The city of Fort Collins has won the national Malcolm Baldrige Quality Award for performance excellence, realizing its multiyear pursuit of the presidential award.
The U.S. Department of Commerce announced the winners Thursday.
Fort Collins was the only city to receive the award, and is the only the third city to win in the award’s history. Other recipients were Bristol Tennessee Essential Services, Stellar Solutions of Palo Alto, California, Castle Medical Center in Hawaii and Southcentral Foundation, in the health-care sector in Anchorage, Alaska.
U.S. Commerce Secretary Wilbur Ross called City Manager Darin Atteberry to tell him personally about the award. Several city employees gathered in City Council chambers to get the news from Mayor Wade Troxell and other council members.
“It is a great privilege to serve this community, and I look forward to continuing our excellence journey,” Atteberry said. “I am overflowing with gratitude for the Fort Collins community that aspires to a high-performing local government and innovative government.”
For now, the city will take a pause and celebrate and “appreciate each other and the community and the whole team,” Atteberry said.
He equated the feeling to football teams winning the Super Bowl and popping the champagne in the locker room. “Some people go home and watch game tapes and get up and go to practice. I just want to get on the field again with the team.”
The city will receive the examiners’ feedback report in December. “Getting the report and continuously improving is the mantra,” Atteberry said.
Fort Collins began applying for the Baldrige Award on the state level in 2011 and achieved its highest state level in 2014, allowing it to apply for the national Baldrige Award in 2015.
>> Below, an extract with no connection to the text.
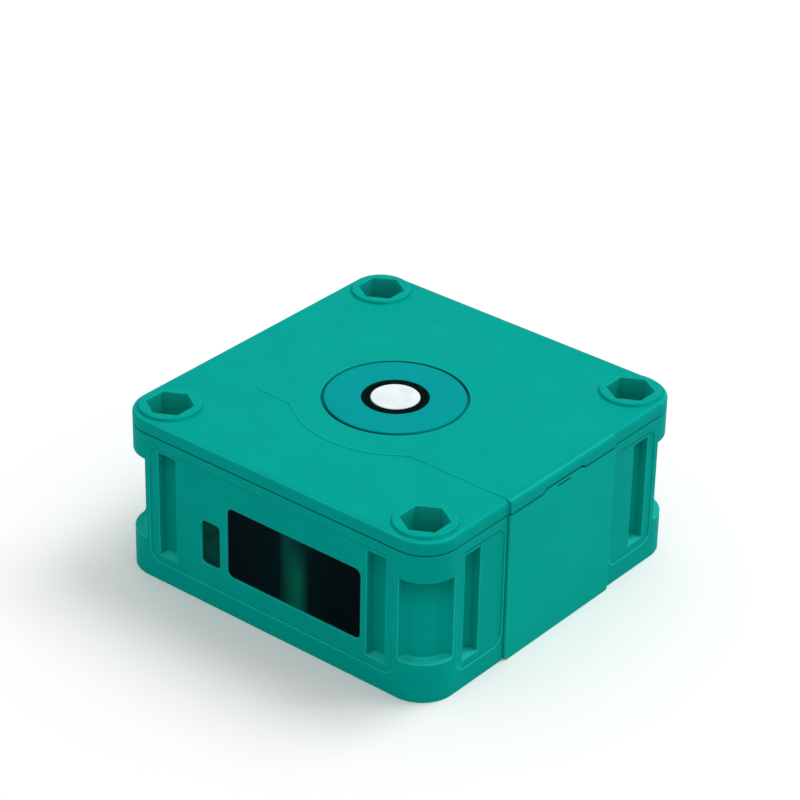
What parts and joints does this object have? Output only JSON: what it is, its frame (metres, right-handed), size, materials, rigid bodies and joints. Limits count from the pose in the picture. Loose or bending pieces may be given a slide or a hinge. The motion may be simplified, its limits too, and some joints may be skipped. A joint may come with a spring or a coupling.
{
  "type": "ultrasonic distance sensor",
  "caption": "Square block ultrasonic distance sensor with its round transducer on top, a display window in front and corner bolt holes.",
  "frame": {"origin": "middle of the four mounting holes, on the mounting face", "axes": "+Z is the sensing direction, -Y is the front with the windows, +Y the back with the connector, +X the side with the fitted panel"},
  "size_m": [0.0806, 0.0907, 0.0366],
  "materials": {
    "housing_plastic": "teal moulded plastic, fine texture",
    "black_foam": "closed-cell foam, matt",
    "white_disc": "glass-filled resin, matt",
    "smoked_lens": "dark tinted acrylic",
    "green_lens": "dark green acrylic",
    "seal_rubber": "moulded rubber",
    "zinc_steel": "zinc plated",
    "board": "green solder mask",
    "ferrite": "sintered ferrite",
    "black_plastic": "moulded black resin",
    "can": "drawn aluminium",
    "led": "yellow-white phosphor in clear resin",
    "ceramic": "fired ceramic with silvered faces",
    "copper_wire": "insulated copper wire",
    "plated_brass": "nickel plated brass",
    "gold_contact": "gold plated"
  },
  "bodies": {
    "root": {"base_housing": "housing_plastic", "top_cover": "housing_plastic", "side_panel": "housing_plastic", "face_ring": "housing_plastic", "foam_ring": "black_foam", "matching_layer": "white_disc", "piezo_disc": "ceramic", "backing_foam": "black_foam", "transducer_cap": "black_plastic", "transducer_leads": "copper_wire", "display_window": "smoked_lens", "indicator_lens": "green_lens", "cover_seal": "seal_rubber", "mounting_sleeves": "zinc_steel", "cover_screws": "zinc_steel", "main_board": "board", "board_screws": "zinc_steel", "display_board": "board", "signal_leds": "led", "board_header": "black_plastic", "drive_transformer": "ferrite", "storage_capacitors": "can", "power_coil": "ferrite", "processor_chip": "black_plastic", "temperature_probe": "black_plastic", "connector_shell": "plated_brass", "connector_seal": "seal_rubber", "connector_nut": "plated_brass", "contact_carrier": "black_plastic", "contact_pins": "gold_contact", "connector_leads": "copper_wire"}
  },
  "joints": []
}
The award is given by the president to organizations that are outstanding in leadership, strategy, customers, measurement, analysis, knowledge management, workforce, operations and results.
The city has paid about $100,000 in each of the past two years pursuing the award, money it says is well worth the improvements and efficiency that have resulted from the 500 to 1,000 hours of scrutiny it gets from Baldrige examiners.
Poudre Valley Hospital and Medical Center of the Rockies won a Baldrige Award in 2008 after eight years of trying. Boulder-based Elevations Credit Union was a recipient in 2014.
Fort Collins was among 14 finalists for the award.
“Fort Collins is a wonderful community in many ways including having a high performing city government,” Mayor Wade Troxell said in the city’s press release announcing the award. “Achieving performance excellence helps us provide world class municipal services through operational excellence and a culture of innovation. Our citizens and businesses are the inspiration behind this pursuit.”
Commerce Secretary Wilbur Ross said “when companies implement the ground-tested Baldrige approach, they create organizations that employees and customers love, that continually improve and that produce innovative and outstanding results.”
The Baldrige committee said Fort Collins has a Aaa credit rating and ranks in the top 10 percent of cities nationally as a place to live and work, and for quality of culture and recreation, job opportunities, air quality and attractiveness. It ranks in the top 1 percent for drinking water quality and emergency preparedness.
The 2017 Baldrige Awards will be presented in April at the Baldrige Program’s 30th annual Quest for Excellence conference in Baltimore. It is customary for the president to present the awards, although Vice-President Joseph Biden presented the award to PVH.